• **Material to process**:
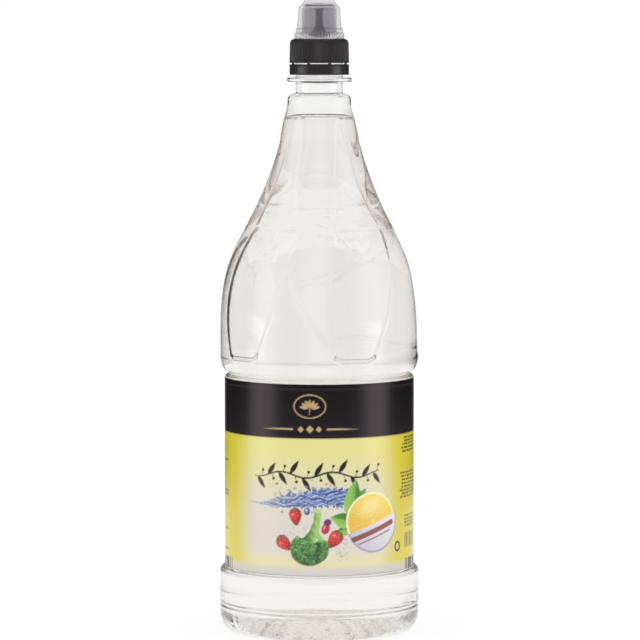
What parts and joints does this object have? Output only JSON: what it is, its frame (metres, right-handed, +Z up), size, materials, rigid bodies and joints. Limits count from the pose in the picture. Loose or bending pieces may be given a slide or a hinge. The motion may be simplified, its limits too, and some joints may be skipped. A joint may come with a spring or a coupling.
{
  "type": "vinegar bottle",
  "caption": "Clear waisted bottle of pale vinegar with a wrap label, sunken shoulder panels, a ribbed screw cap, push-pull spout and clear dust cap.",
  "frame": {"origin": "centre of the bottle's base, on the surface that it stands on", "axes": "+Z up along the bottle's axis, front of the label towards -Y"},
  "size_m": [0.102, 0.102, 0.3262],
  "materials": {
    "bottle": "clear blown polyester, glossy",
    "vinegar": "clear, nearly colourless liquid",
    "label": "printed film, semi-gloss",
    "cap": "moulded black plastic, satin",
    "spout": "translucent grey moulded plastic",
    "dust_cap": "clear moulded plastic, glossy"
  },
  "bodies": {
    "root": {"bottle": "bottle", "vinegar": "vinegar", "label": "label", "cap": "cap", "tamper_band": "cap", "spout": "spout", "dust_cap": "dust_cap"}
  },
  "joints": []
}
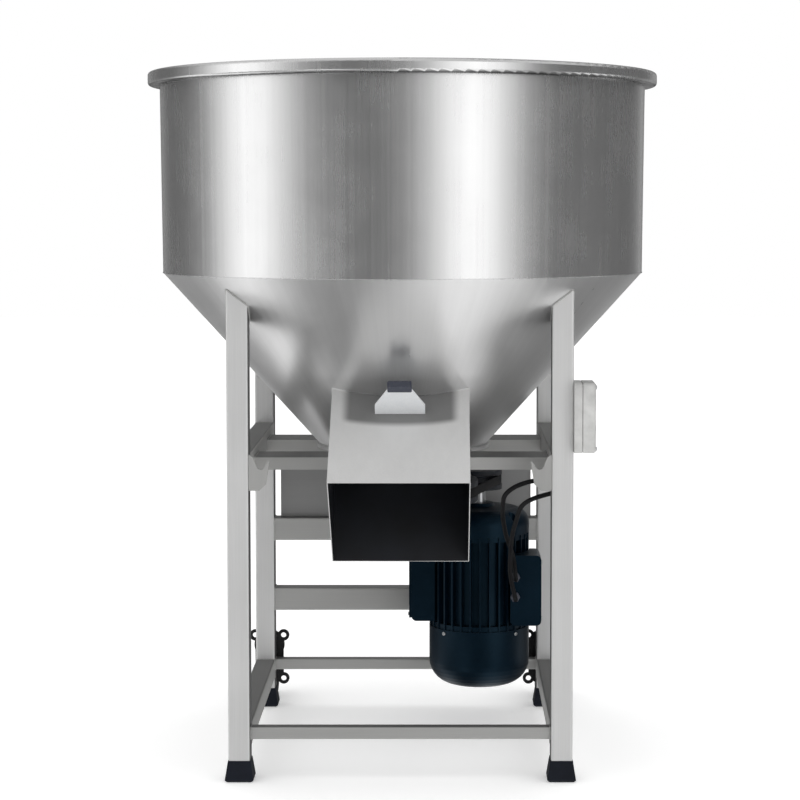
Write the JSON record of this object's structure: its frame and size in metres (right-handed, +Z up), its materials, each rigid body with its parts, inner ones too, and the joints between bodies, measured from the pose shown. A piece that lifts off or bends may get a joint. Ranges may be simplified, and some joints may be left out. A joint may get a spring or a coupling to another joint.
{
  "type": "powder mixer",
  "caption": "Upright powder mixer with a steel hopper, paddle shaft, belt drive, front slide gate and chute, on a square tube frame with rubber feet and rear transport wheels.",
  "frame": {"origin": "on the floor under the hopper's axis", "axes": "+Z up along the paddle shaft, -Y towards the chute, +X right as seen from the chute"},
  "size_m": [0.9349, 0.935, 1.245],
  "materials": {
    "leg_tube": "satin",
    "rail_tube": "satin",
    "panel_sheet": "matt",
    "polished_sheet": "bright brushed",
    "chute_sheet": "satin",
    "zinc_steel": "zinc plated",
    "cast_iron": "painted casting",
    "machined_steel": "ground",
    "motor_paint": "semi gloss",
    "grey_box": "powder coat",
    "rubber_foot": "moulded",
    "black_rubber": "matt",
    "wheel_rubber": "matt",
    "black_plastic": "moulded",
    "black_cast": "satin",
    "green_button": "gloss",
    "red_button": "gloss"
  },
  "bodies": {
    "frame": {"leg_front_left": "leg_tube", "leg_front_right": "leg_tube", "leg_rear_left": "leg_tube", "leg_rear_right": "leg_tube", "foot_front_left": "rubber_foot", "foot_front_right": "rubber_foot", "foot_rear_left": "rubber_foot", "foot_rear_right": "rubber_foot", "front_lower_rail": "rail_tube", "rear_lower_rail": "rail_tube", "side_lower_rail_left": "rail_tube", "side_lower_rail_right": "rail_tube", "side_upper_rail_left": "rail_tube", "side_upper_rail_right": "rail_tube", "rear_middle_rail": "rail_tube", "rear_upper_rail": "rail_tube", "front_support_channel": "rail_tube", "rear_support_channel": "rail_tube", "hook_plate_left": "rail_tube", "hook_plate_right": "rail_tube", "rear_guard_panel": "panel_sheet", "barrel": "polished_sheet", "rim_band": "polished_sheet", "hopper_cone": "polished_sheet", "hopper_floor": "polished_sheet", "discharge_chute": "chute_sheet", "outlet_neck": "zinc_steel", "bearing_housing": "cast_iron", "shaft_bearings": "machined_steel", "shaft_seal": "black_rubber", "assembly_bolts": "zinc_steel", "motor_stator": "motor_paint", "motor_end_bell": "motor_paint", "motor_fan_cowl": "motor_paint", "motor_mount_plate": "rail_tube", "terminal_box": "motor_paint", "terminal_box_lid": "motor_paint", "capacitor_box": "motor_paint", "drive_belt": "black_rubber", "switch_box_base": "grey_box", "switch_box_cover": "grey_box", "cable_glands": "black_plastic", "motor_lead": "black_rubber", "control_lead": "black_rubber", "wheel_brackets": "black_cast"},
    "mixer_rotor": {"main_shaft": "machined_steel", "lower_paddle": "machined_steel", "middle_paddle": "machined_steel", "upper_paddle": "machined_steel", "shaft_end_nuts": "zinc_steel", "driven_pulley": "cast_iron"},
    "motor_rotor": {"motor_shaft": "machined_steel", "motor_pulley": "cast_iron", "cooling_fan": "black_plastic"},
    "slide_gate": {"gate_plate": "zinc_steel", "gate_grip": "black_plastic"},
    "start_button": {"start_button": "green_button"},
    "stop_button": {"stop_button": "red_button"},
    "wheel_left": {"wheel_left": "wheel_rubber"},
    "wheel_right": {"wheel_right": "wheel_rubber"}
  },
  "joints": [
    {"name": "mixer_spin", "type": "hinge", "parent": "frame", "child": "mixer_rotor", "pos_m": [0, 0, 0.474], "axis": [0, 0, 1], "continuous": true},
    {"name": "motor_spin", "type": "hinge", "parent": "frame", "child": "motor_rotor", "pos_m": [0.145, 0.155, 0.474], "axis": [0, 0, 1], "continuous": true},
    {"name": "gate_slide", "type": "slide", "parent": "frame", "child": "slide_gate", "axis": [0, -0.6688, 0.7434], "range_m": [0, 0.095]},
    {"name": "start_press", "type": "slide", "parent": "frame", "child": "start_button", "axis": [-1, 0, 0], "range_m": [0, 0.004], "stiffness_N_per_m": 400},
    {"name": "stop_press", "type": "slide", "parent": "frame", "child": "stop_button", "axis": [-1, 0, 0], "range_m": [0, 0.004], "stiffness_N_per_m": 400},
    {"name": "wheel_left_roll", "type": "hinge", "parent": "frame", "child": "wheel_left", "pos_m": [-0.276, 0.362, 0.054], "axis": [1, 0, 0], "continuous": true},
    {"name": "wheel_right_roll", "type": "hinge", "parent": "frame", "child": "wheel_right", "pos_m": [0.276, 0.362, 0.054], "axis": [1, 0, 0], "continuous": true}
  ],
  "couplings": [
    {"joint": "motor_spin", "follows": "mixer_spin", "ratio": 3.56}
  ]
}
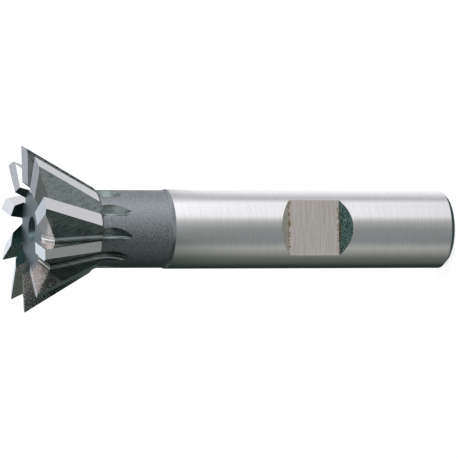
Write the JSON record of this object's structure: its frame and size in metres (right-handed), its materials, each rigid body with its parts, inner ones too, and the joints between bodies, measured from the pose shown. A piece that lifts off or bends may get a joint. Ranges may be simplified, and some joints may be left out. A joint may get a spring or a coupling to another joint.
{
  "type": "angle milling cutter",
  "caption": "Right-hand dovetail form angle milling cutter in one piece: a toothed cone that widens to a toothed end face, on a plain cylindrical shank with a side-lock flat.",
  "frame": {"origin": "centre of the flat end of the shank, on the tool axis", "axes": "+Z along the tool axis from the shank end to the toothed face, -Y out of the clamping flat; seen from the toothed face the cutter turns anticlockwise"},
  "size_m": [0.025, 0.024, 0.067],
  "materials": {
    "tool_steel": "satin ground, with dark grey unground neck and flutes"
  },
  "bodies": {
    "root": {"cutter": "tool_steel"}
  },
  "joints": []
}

• **Task instructions**: Print the records above in full, exactly.

• **Answer to the exercise**:
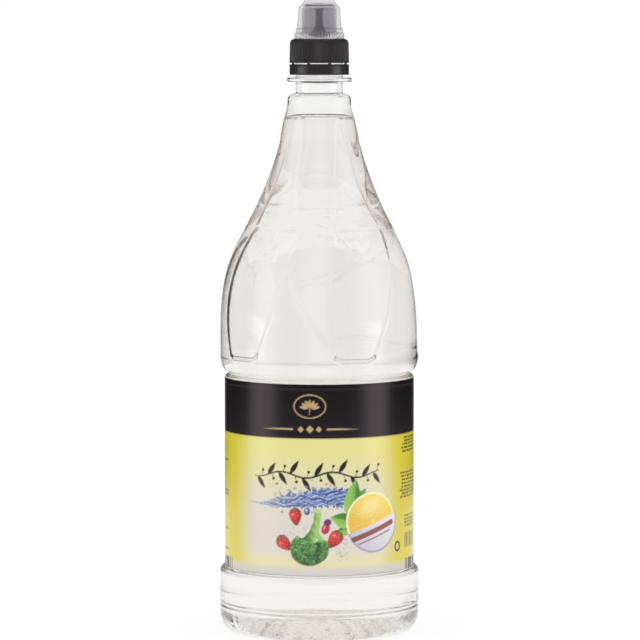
What parts and joints does this object have? Output only JSON: what it is, its frame (metres, right-handed, +Z up), size, materials, rigid bodies and joints. Limits count from the pose in the picture. Loose or bending pieces may be given a slide or a hinge. The motion may be simplified, its limits too, and some joints may be skipped. A joint may come with a spring or a coupling.
{
  "type": "vinegar bottle",
  "caption": "Clear waisted bottle of pale vinegar with a wrap label, sunken shoulder panels, a ribbed screw cap, push-pull spout and clear dust cap.",
  "frame": {"origin": "centre of the bottle's base, on the surface that it stands on", "axes": "+Z up along the bottle's axis, front of the label towards -Y"},
  "size_m": [0.102, 0.102, 0.3262],
  "materials": {
    "bottle": "clear blown polyester, glossy",
    "vinegar": "clear, nearly colourless liquid",
    "label": "printed film, semi-gloss",
    "cap": "moulded black plastic, satin",
    "spout": "translucent grey moulded plastic",
    "dust_cap": "clear moulded plastic, glossy"
  },
  "bodies": {
    "root": {"bottle": "bottle", "vinegar": "vinegar", "label": "label", "cap": "cap", "tamper_band": "cap", "spout": "spout", "dust_cap": "dust_cap"}
  },
  "joints": []
}
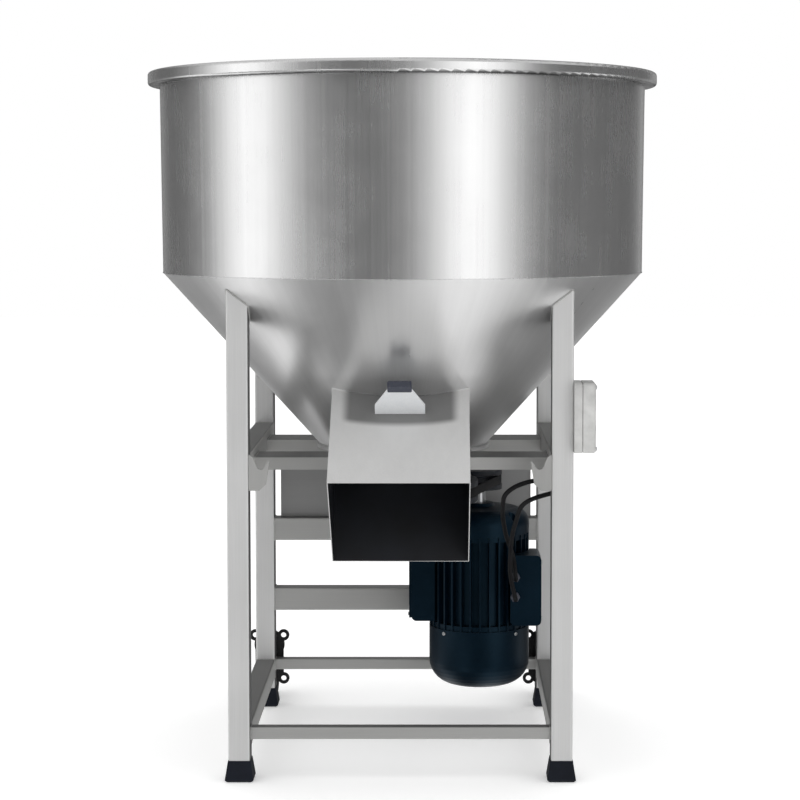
Write the JSON record of this object's structure: its frame and size in metres (right-handed, +Z up), its materials, each rigid body with its parts, inner ones too, and the joints between bodies, measured from the pose shown. A piece that lifts off or bends may get a joint. Ranges may be simplified, and some joints may be left out. A joint may get a spring or a coupling to another joint.
{
  "type": "powder mixer",
  "caption": "Upright powder mixer with a steel hopper, paddle shaft, belt drive, front slide gate and chute, on a square tube frame with rubber feet and rear transport wheels.",
  "frame": {"origin": "on the floor under the hopper's axis", "axes": "+Z up along the paddle shaft, -Y towards the chute, +X right as seen from the chute"},
  "size_m": [0.9349, 0.935, 1.245],
  "materials": {
    "leg_tube": "satin",
    "rail_tube": "satin",
    "panel_sheet": "matt",
    "polished_sheet": "bright brushed",
    "chute_sheet": "satin",
    "zinc_steel": "zinc plated",
    "cast_iron": "painted casting",
    "machined_steel": "ground",
    "motor_paint": "semi gloss",
    "grey_box": "powder coat",
    "rubber_foot": "moulded",
    "black_rubber": "matt",
    "wheel_rubber": "matt",
    "black_plastic": "moulded",
    "black_cast": "satin",
    "green_button": "gloss",
    "red_button": "gloss"
  },
  "bodies": {
    "frame": {"leg_front_left": "leg_tube", "leg_front_right": "leg_tube", "leg_rear_left": "leg_tube", "leg_rear_right": "leg_tube", "foot_front_left": "rubber_foot", "foot_front_right": "rubber_foot", "foot_rear_left": "rubber_foot", "foot_rear_right": "rubber_foot", "front_lower_rail": "rail_tube", "rear_lower_rail": "rail_tube", "side_lower_rail_left": "rail_tube", "side_lower_rail_right": "rail_tube", "side_upper_rail_left": "rail_tube", "side_upper_rail_right": "rail_tube", "rear_middle_rail": "rail_tube", "rear_upper_rail": "rail_tube", "front_support_channel": "rail_tube", "rear_support_channel": "rail_tube", "hook_plate_left": "rail_tube", "hook_plate_right": "rail_tube", "rear_guard_panel": "panel_sheet", "barrel": "polished_sheet", "rim_band": "polished_sheet", "hopper_cone": "polished_sheet", "hopper_floor": "polished_sheet", "discharge_chute": "chute_sheet", "outlet_neck": "zinc_steel", "bearing_housing": "cast_iron", "shaft_bearings": "machined_steel", "shaft_seal": "black_rubber", "assembly_bolts": "zinc_steel", "motor_stator": "motor_paint", "motor_end_bell": "motor_paint", "motor_fan_cowl": "motor_paint", "motor_mount_plate": "rail_tube", "terminal_box": "motor_paint", "terminal_box_lid": "motor_paint", "capacitor_box": "motor_paint", "drive_belt": "black_rubber", "switch_box_base": "grey_box", "switch_box_cover": "grey_box", "cable_glands": "black_plastic", "motor_lead": "black_rubber", "control_lead": "black_rubber", "wheel_brackets": "black_cast"},
    "mixer_rotor": {"main_shaft": "machined_steel", "lower_paddle": "machined_steel", "middle_paddle": "machined_steel", "upper_paddle": "machined_steel", "shaft_end_nuts": "zinc_steel", "driven_pulley": "cast_iron"},
    "motor_rotor": {"motor_shaft": "machined_steel", "motor_pulley": "cast_iron", "cooling_fan": "black_plastic"},
    "slide_gate": {"gate_plate": "zinc_steel", "gate_grip": "black_plastic"},
    "start_button": {"start_button": "green_button"},
    "stop_button": {"stop_button": "red_button"},
    "wheel_left": {"wheel_left": "wheel_rubber"},
    "wheel_right": {"wheel_right": "wheel_rubber"}
  },
  "joints": [
    {"name": "mixer_spin", "type": "hinge", "parent": "frame", "child": "mixer_rotor", "pos_m": [0, 0, 0.474], "axis": [0, 0, 1], "continuous": true},
    {"name": "motor_spin", "type": "hinge", "parent": "frame", "child": "motor_rotor", "pos_m": [0.145, 0.155, 0.474], "axis": [0, 0, 1], "continuous": true},
    {"name": "gate_slide", "type": "slide", "parent": "frame", "child": "slide_gate", "axis": [0, -0.6688, 0.7434], "range_m": [0, 0.095]},
    {"name": "start_press", "type": "slide", "parent": "frame", "child": "start_button", "axis": [-1, 0, 0], "range_m": [0, 0.004], "stiffness_N_per_m": 400},
    {"name": "stop_press", "type": "slide", "parent": "frame", "child": "stop_button", "axis": [-1, 0, 0], "range_m": [0, 0.004], "stiffness_N_per_m": 400},
    {"name": "wheel_left_roll", "type": "hinge", "parent": "frame", "child": "wheel_left", "pos_m": [-0.276, 0.362, 0.054], "axis": [1, 0, 0], "continuous": true},
    {"name": "wheel_right_roll", "type": "hinge", "parent": "frame", "child": "wheel_right", "pos_m": [0.276, 0.362, 0.054], "axis": [1, 0, 0], "continuous": true}
  ],
  "couplings": [
    {"joint": "motor_spin", "follows": "mixer_spin", "ratio": 3.56}
  ]
}
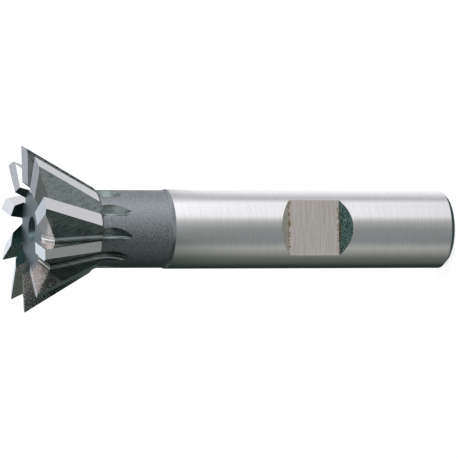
Write the JSON record of this object's structure: its frame and size in metres (right-handed), its materials, each rigid body with its parts, inner ones too, and the joints between bodies, measured from the pose shown. A piece that lifts off or bends may get a joint. Ranges may be simplified, and some joints may be left out. A joint may get a spring or a coupling to another joint.
{
  "type": "angle milling cutter",
  "caption": "Right-hand dovetail form angle milling cutter in one piece: a toothed cone that widens to a toothed end face, on a plain cylindrical shank with a side-lock flat.",
  "frame": {"origin": "centre of the flat end of the shank, on the tool axis", "axes": "+Z along the tool axis from the shank end to the toothed face, -Y out of the clamping flat; seen from the toothed face the cutter turns anticlockwise"},
  "size_m": [0.025, 0.024, 0.067],
  "materials": {
    "tool_steel": "satin ground, with dark grey unground neck and flutes"
  },
  "bodies": {
    "root": {"cutter": "tool_steel"}
  },
  "joints": []
}